Among my most recent purchases were the four-volume New Grove Dictionary of Opera (long coveted!) and ‘back-up’ copies of biographies of Dvořák and Smetana. The disappearance of Travis & Emery from their central London base is not completely surprising: in a world where not just music literacy but also the market for writings about music is shrinking, and with rents as high as they surely are, it’s a miracle that they’ve lasted as long as they have. Take a look at the shops now attached to any opera house these days – even the ‘elite’ premises of Covent Garden and Glyndebourne – and, where once you’d find a generous array of specialist books on operatic subjects, not to mention libretti, today in their stead there’s a tenuously-related selection of merchandise, everything from pocket umbrellas and throws to soft toys, but almost nothing that is likely to enhance your appreciation of the works being performed.
Perhaps it is assumed that we have all we need to appreciate music and related arts via YouTube, streaming and AI. Yet the loss not just of music literacy but a wider audience for intelligent writings about music is certainly a cause for deep concern, and one that is likely to lead to the further closure of any specialist shops abroad. Even the revered Doblinger’s on Dorotheergasse in Vienna has been battling threats of closure, while its attached antiquarian music shop has already folded. Nothing, of course, is forever, but we do seem to be living through a kind of 'extinction era' as far as classical music provision via traditional shops is concerned.

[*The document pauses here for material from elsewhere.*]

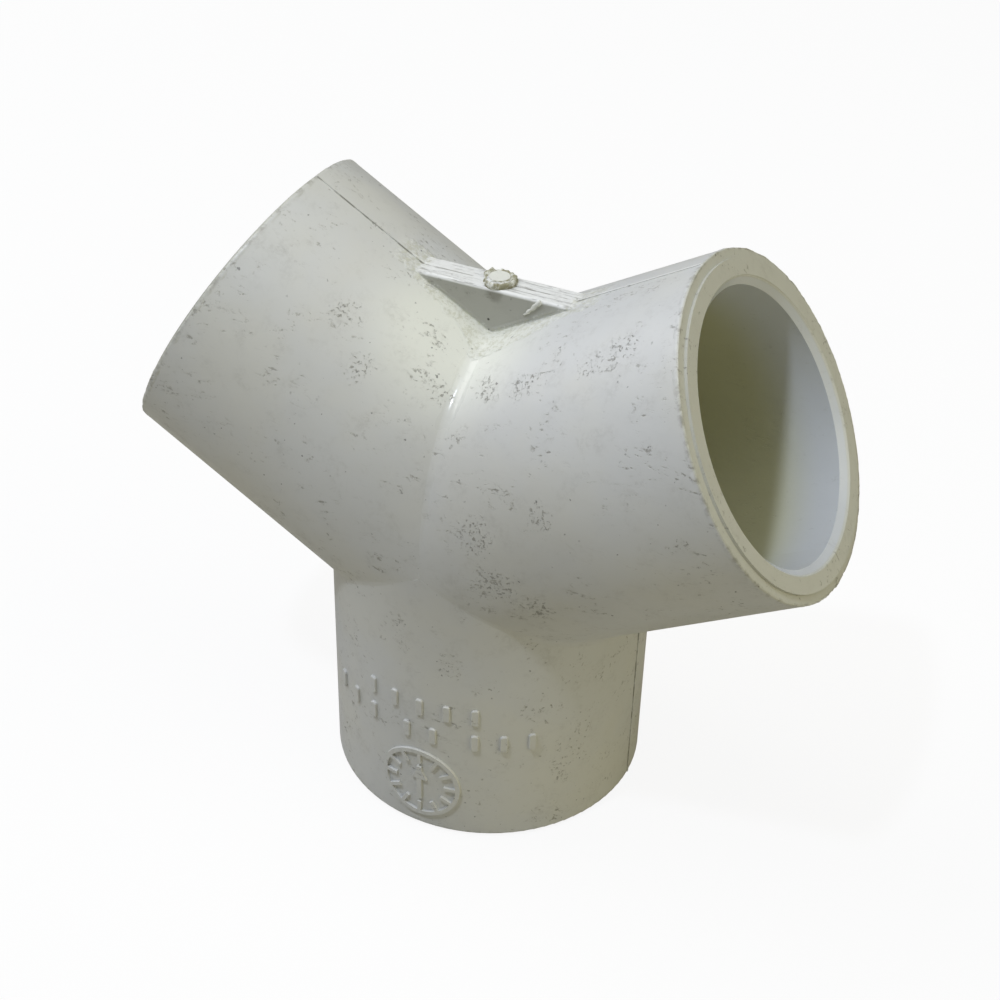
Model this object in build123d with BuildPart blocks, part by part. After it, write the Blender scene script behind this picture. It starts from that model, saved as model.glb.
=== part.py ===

I hope that Travis & Emery can find a way forward, and wish them will for the future. But it’s a sad day for those who relished the thrill of the chance purchase, the unlooked-for item that suddenly leapt out at one. It was just such a casual find that led me to snap up, on one of my more recent visits, a particularly beautiful facsimile of William Byrd’s great keyboard anthology My Ladye Nevells Booke. Other chance finds over the years include The Letters of Arturo Toscanini (ed. Harvey Sachs) with their mixture of private passions, professional insight and political commitment; the Diaries of Alma Mahler-Werfel (ed. Antony Beaumont), unmissable for their evocation of turn-of-the-century Vienna; and the Notebooks and Conversations of Sviatoslav Richter (ed. Bruno Monsaingeon), often deliciously indiscreet, and required reading for anyone interested in the phenomenon of this enigmatic genius.